Serving the High Plains

Declaration will redefine China relationship

The last time we flew out of Shanghai, China, it was 2015 and we stumbled across a sign hanging from the airport ceiling that seemed like an historical relic even then. It gave instructions — in English — for all travelers on domestic Chinese flights to head one direction and for all international travelers (which included those headed for Hong Kong and Taiwan) to head in the other direction.

At the time, we smiled at the admission. The people of both places would appreciate that sign, but Beijing likes to think that both should be brought under its control.

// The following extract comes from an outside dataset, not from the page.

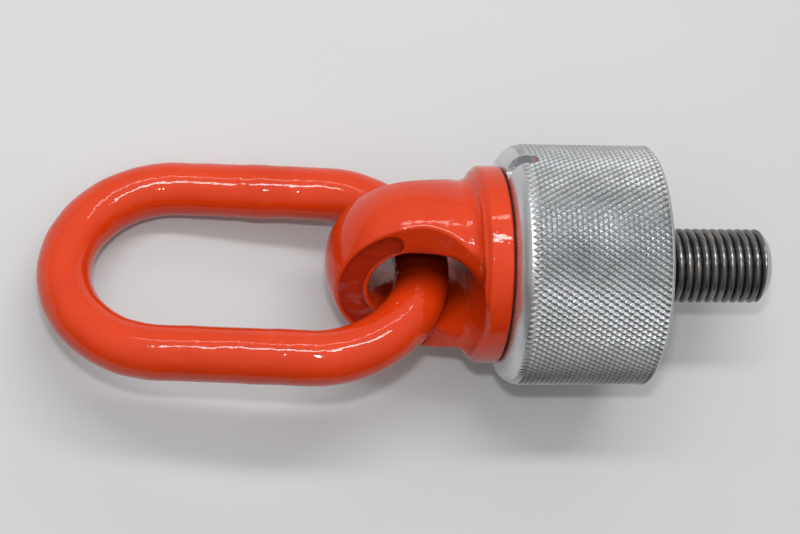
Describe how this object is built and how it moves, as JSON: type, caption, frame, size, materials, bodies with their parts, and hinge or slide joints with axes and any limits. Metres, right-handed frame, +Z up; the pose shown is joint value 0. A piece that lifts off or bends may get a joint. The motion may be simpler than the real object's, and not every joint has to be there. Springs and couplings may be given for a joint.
{
  "type": "swivel lifting ring",
  "caption": "Swivel lifting ring: an oblong link in a forged eye that turns on a ball bearing inside a knurled housing with a threaded stud.",
  "frame": {"origin": "on the plane the ring lies on, below the centre of its bounding box", "axes": "+X along the swivel axis towards the stud's tip, +Y across, +Z up from the plane"},
  "size_m": [0.2911, 0.0969, 0.096],
  "materials": {
    "orange_coat": "glossy orange powder coat over forged steel, slight orange peel",
    "zinc_plate": "satin zinc plating, diamond knurl on the housing",
    "dark_phosphate": "oiled dark phosphate on a rolled thread",
    "bearing_steel": "ground and greased bearing steel",
    "bronze": "machined bearing bronze",
    "black_seal": "matt black rubber"
  },
  "bodies": {
    "housing_body": {"housing": "zinc_plate", "flange_seal": "black_seal", "shank_bush": "bronze", "thrust_race_upper": "bearing_steel", "base_plug": "zinc_plate", "threaded_stud": "dark_phosphate", "stud_lock_pin": "bearing_steel", "plug_screw_1": "dark_phosphate", "plug_screw_2": "dark_phosphate"},
    "eye_body": {"swivel_eye": "orange_coat", "thrust_race_lower": "bearing_steel", "retaining_nut": "bearing_steel", "nut_lock_pin": "bearing_steel"},
    "cage_body": {"ball_cage": "bronze", "bearing_ball_01": "bearing_steel", "bearing_ball_02": "bearing_steel", "bearing_ball_03": "bearing_steel", "bearing_ball_04": "bearing_steel", "bearing_ball_05": "bearing_steel", "bearing_ball_06": "bearing_steel", "bearing_ball_07": "bearing_steel", "bearing_ball_08": "bearing_steel", "bearing_ball_09": "bearing_steel", "bearing_ball_10": "bearing_steel", "bearing_ball_11": "bearing_steel", "bearing_ball_12": "bearing_steel"},
    "link_body": {"oval_link": "orange_coat"}
  },
  "joints": [
    {"name": "eye_swivel", "type": "hinge", "parent": "housing_body", "child": "eye_body", "pos_m": [0.0574, 0, 0.048], "axis": [1, 0, 0], "continuous": true},
    {"name": "cage_spin", "type": "hinge", "parent": "housing_body", "child": "cage_body", "pos_m": [0.0574, 0, 0.048], "axis": [1, 0, 0], "continuous": true},
    {"name": "link_tilt", "type": "hinge", "parent": "eye_body", "child": "link_body", "pos_m": [0.00531, -0.00093, 0.04701], "axis": [0, -0.7254, 0.6884], "range_deg": [-98, 82]}
  ],
  "couplings": [
    {"joint": "cage_spin", "follows": "eye_swivel", "ratio": 0.5}
  ]
}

Fast-forward a few years, and it is becoming increasingly clear that Hong Kong is slipping behind the curtain of dominance of mainland China. Last week, the U.S. State Department declared that Hong Kong is no longer an autonomous region in China. The declaration by Secretary of State Mike Pompeo has real implications for trade with the commercial center, and it will also have repercussions for our relationship with China.

We should make no mistake. This declaration — coming as it does amid a pandemic and after years of increasing trade tensions — will redefine our relationship with China. This declaration will harden views and strip away the remaining patina that Hong Kong was a special region that should enjoy a different approach on trade than China as a whole.

It’s also a declaration that will sting a little more for the fact that is based on a factual recognition that China is working to subvert a culture of individual liberty and a desire for democracy in Hong Kong.

It’s the sort of leadership we’d asked Washington to provide in standing up for liberty in Hong Kong, so it’s one we hope Americans welcome. It’s a hard truth, but one we can no longer deny: Beijing’s promise of “one country, two systems” has been revealed as false.

We hasten to add that the declaration will likely be felt across the U.S. as Chinese investors rethink direct investment in the United States. Real estate seems benign, but it’s already one place where Chinese investors in U.S. assets have pulled back. Such shifts will continue as the underlying relationship between our two countries continues to change.

Our advice is for all of us to recognize the larger picture. We are engaged in a battle of ideas on the world’s stage. And in that struggle, we should wish for Hong Kong’s democracy advocates to prevail and press back against the ideology emanating out from Beijing. In that struggle, we need smart thinking and the smart use for soft power and diplomacy to aid our natural allies and push against our adversaries.

The United States’ declaration last week is one such step.